In his new book, Accounting for Value, Penman throws those investors a lifeline. By breaking down increasingly complicated balance sheets into simple math, he highlights key warning signs and provides the tools necessary to determine the real value of any stock.

Set Your Anchor

Fundamental investors are nothing if not cynical. Rejecting efficient market theory, which is steeped in the belief that all markets are rational and therefore the market price always represents a stock’s fair value, fundamentalists are willing to go the extra mile to confirm each stock’s worth. Unfortunately, Generally Accepted Accounting Principles (GAAP) and International Financial Reporting Standards (IFRS) fall short when it comes to helping investors decipher a stock’s underlying value, Penman says.
Penman suggests investors begin analyzing any prospective investment by separating those things that you can be certain about, such as this year’s sales, from any analysis that requires speculation, such as revenue projections that attempt to look beyond the next year or two. “With this parsing of the future, you establish your anchoring no-growth valuation and maintain your cynicism about growth prospects,” Penman writes.

Beware of Growth

Of course, growth is the underlying goal for any investment, and there is no way to completely separate future growth potential from the price of a stock. But you can make sure you understand what you are buying and ensure that you are not overpaying for that growth, Penman says. For example, investors who follow the old adage to “buy earnings” can miss the boat if they don’t understand the accounting used to post those earnings. Accounting devices such as accelerated depreciation, deferred revenue, and one-time write-downs can blur the lines between real income from operations and paper profits, Penman warns.

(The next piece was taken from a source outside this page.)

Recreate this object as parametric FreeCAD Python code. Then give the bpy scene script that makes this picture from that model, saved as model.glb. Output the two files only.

So he advises readers to skim past the consolidated earnings report and focus on residual operating income, defined as the net operating income that a company earns above the minimum required return on its operating assets. For example, between 2005 and 2009, Starbucks Corp. posted revenue growth of 53 percent and its operating income climbed nearly 29 percent, driven in large part by the company’s aggressive growth through franchising. Using a minimum required return of 10 percent, though, Penman shows that Starbucks’ residual operating income over that time actually dropped, along with its stock price. In 2009 the company cut thousands of jobs and closed 300 stores.

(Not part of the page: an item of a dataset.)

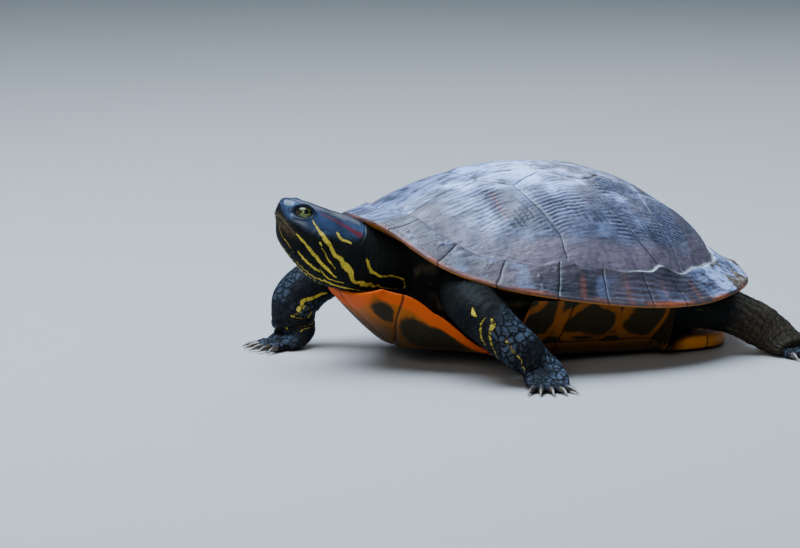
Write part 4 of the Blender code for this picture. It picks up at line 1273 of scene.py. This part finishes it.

Solid investments should not only maintain sales growth but must also increase the amount of sales they generate from existing assets. With Starbucks, or any other retailer, same-store sales are a more important indicator of future profitable growth than revenue growth generated by opening more stores, he notes.

Write Off Leverage

Most investors understand that leverage is dangerous because it can turn on you when things go south, Penman says, but most investors don’t account for that risk when calculating a company’s valuation. Yes, leverage can boost earnings growth and even increase residual earnings, but growth generated by leverage does not typically add value, he adds. To factor a company’s real worth you need to back out that debt. Unfortunately, both US and international accounting standards dump operating and financial assets into the same bin.

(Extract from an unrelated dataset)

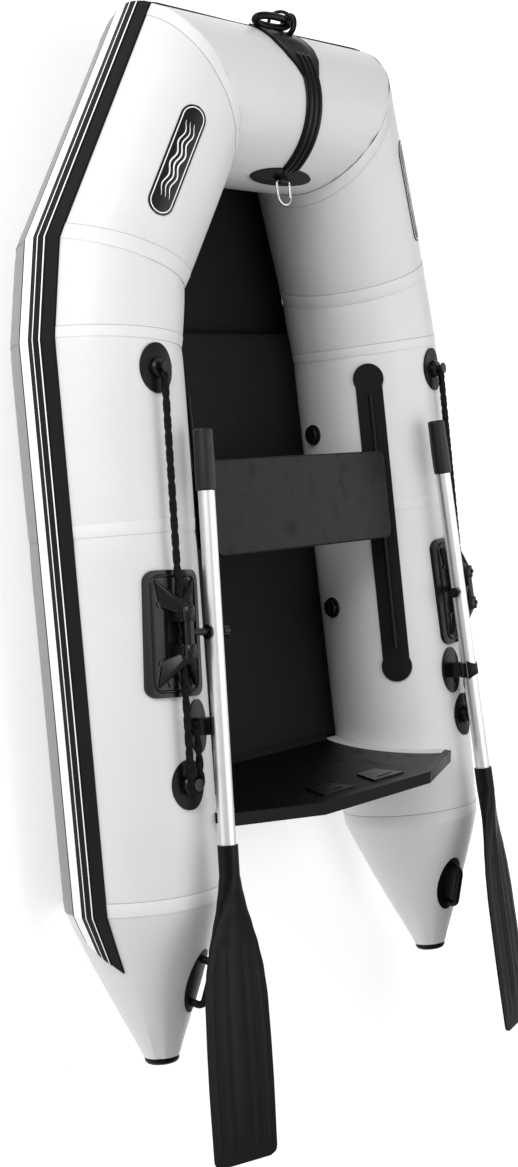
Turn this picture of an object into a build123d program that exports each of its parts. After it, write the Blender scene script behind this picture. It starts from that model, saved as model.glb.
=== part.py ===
"""Inflatable dinghy with stowed oars. Millimetres; +X to the bow, +Y to port, +Z up.
The origin is under the middle of the whole boat, on the surface that its tubes rest on."""
import os
from math import cos, radians, sin, tan

from build123d import *

os.makedirs("parts", exist_ok=True)
sides = {"port": 1, "starboard": -1}

# Hull tubes: the straight side tube tapers aft and toes out, and the bow rises.
tube_r = 180.0
tail_r = 167.6
skin_t = 1.2
glue_line = 0.15
shoulder_x, shoulder_y = 482.2, 512.0
stern_x, stern_y = -686.3, 531.0
bend_x, bend_y, bend_z = 648.7, 480.5, 187.0
bow_x, bow_y, bow_z = 1021.2, 286.0, 266.0
baffle_x, baffle_depth, baffle_tip_r = 87.7, 150.0, 40.0

# Tail cones: their axis rises towards the tip.
cone_length, tip_r, tip_y, tip_z = 321.5, 37.0, 539.5, 182.0
cap_length, cap_edge_r, plug_length = 15.0, 11.0, 10.0

# Rub strake, in degrees about each tube's axis from outboard horizontal.
strake_low, strake_high, strake_t = -19.6, 13.8, 5.0
rib_low, rib_high, rib_t = -6.8, 4.1, 3.0
strake_tail = 118.0

# Bottom skin, inflated deck and transom.
skin_z = 13.5
deck_gap, deck_t, deck_nose_x = 0.3, 40.0, 548.7
ramp_back, ramp_up = 20.0, 20.0
board_x, board_rake, board_t = -461.8, 10.0, 22.0
board_top_half, board_shoulder_half, board_top, board_shoulder = 215.0, 452.0, 387.0, 300.0
board_below = 34.0
trim_over, trim_side, trim_down = 4.0, 3.0, 14.0
pad_top_half, pad_low_half, pad_height, pad_t, pad_y, pad_drop = 62.0, 38.0, 65.0, 4.0, 102.0, 24.0
slot_length, slot_width, slot_drop = 60.0, 6.0, 14.0
outer_half, outer_height, outer_t, outer_drop = 200.0, 150.0, 9.0, 18.0
flange_band, flange_t = 38.0, 1.5
fillet_leg = 12.0
drain_y, drain_up, drain_r, drain_flange_r, drain_flange_t = 150.0, 48.0, 13.0, 24.0, 3.0
plug_fit, plug_head_r, plug_head_t = 0.05, 18.0, 8.0

# Seat and the keder rails that it slides on.
seat_x, seat_width, seat_half, seat_top, seat_t, seat_corner = 125.7, 209.0, 345.0, 316.0, 18.0, 22.0
rail_angle, bead_off, bead_r, web_t = 146.0, 20.5, 5.0, 3.6
rail_front_x, rail_back_x, rail_width, rail_t = 410.2, -289.8, 65.0, 3.0
rail_disc_r, rail_disc_t = 37.0, 2.2
channel_r, channel_wall, channel_slot = 11.0, 5.5, 4.6
hanger_plate_t, hanger_inner_y = 4.0, 296.0

# Rowlock: a hinge along the tube whose barrel carries the pin that the oar turns on.
lock_x, lock_y, lock_z, lock_tilt, toe_out = -121.8, 558.0, 386.0, 10.5, 3.93
barrel_r, barrel_length, lug_r, lug_length, hinge_r = 11.0, 46.0, 13.0, 30.0, 4.0
hinge_fit, lug_gap = 0.05, 0.4
base_length, base_width, base_t, base_corner = 260.0, 150.0, 7.0, 24.0
plateau_length, plateau_width, plateau_drop = 150.0, 62.0, 27.5
eye_width, eye_top = 24.0, 12.0
arm_r, collar_r, collar_t, oar_arm, pin_r, pin_fit = 7.5, 15.0, 4.5, 70.0, 6.0, 0.06
knob_r, knob_length, knob_end_t = 12.5, 15.0, 2.5

# Oars: distances along the shaft from the rowlock pin, forward positive.
shaft_r, shaft_wall, shaft_fit = 17.5, 1.5, 0.1
grip_front, grip_length, grip_wall = 418.0, 129.0, 3.5
joint_at, spigot_length = -27.0, 60.0
socket_at, socket_depth, socket_wall, socket_length = -438.0, 70.0, 4.0, 95.0
grip_r, socket_r = shaft_r + grip_wall, shaft_r + socket_wall
blade_length, blade_half, blade_t, blade_corner = 645.0, 88.0, 7.0, 16.0
blade_root_half, blade_root_at, blade_neck_at, blade_full_at = 24.0, 55.0, 126.0, 300.0
rib_half, rib_height, rib_length = 5.0, 5.0, 480.0

# Oar clips, ropes and their studs.
clip_at, clip_length, clip_wall, clip_gap = -193.0, 36.0, 4.5, 0.35
clip_base_length, clip_base_width, clip_base_t, clip_stem_t = 112.0, 66.0, 5.0, 12.0
stud_fore_x, stud_aft_x, stud_angle = 422.2, -432.8, 82.0
patch_length, patch_width, patch_t = 104.0, 86.0, 4.0
stud_r, stud_height, neck_r, neck_height, head_r, head_t = 21.0, 12.0, 8.0, 11.0, 13.0, 4.0
rope_r, rope_gap, rope_tail = 5.0, 0.3, 130.0

# Bow fittings, as degrees about the front tube from forward horizontal.
strip_low, strip_high, strip_width, strip_t = 60.3, 147.0, 54.0, 4.0
ridge_count, ridge_width, ridge_t = 3, 11.0, 4.0
nose_low, nose_high, nose_wide, nose_narrow, nose_t = 16.0, 60.0, 130.0, 46.0, 5.0
loop_angle, loop_half, loop_height, loop_r, loop_bend = 30.0, 48.0, 27.0, 8.0, 18.0
inner_angle, inner_wide, inner_high, inner_t = 157.0, 220.0, 62.0, 4.0
keeper_r, keeper_length, keeper_off = 7.0, 30.0, 8.0
ring_wire, ring_half, ring_reach, ring_fit, ring_rest = 3.0, 24.0, 52.0, 0.3, 180.0

# Valves, tail handles and the name patches.
valve_spots = {
    "bow": (-1, 291.2, 200.0),
    "starboard": (-1, -135.8, 200.0),
    "port": (1, -135.8, 200.0),
}
valve_flange_r, valve_flange_t, valve_neck_r, valve_bore_r, valve_depth = 25.0, 5.0, 14.5, 10.0, 28.0
valve_hole_fit, lid_r, lid_t, lid_plug_depth = 0.3, 21.0, 8.0, 9.0
handle_x, handle_angle, handle_length, handle_width, handle_base_t = -849.8, 103.0, 140.0, 76.0, 4.0
handle_half, handle_height, handle_bar_r = 48.0, 30.0, 8.0
badge_at, badge_angle, badge_length, badge_width, badge_t = 225.0, 61.0, 255.0, 60.0, 1.5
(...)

Investors can separate those items themselves by dividing the balance sheet in two sections. On one side list operating assets, such as receivables, inventory and real estate, and operating liabilities, including accounts payable, deferred revenue, and accrued expenses. On the other side list financial assets, including interest-bearing accounts or other types of short-term investments. Financial liabilities include the debt incurred from raising cash to fund the business, such as bonds and bank loans. By subtracting net debt from net operating assets you get a true picture of shareholder equity, Penman says.

Name Your Price

Once you have a firm grasp on a company’s current value, the final step is to determine if the current market price adequately reflects the risk-reward trade-off inherent in investing. To do that, even fundamental investors need to factor in the speculative value of potential future growth. Penman suggests using the current US government bond yield as the anchor for pricing growth. Because Treasuries are considered risk-free, you would require a premium for assuming any risk over that risk-free rate. The higher the projected growth rate, the higher the risk premium, he says.

“Every investor has to deal with speculation, and speculation is in the eye of the beholder,” he says. With Penman’s “accounting for value” framework, though, investors have a better tool for determining the price that is right for them.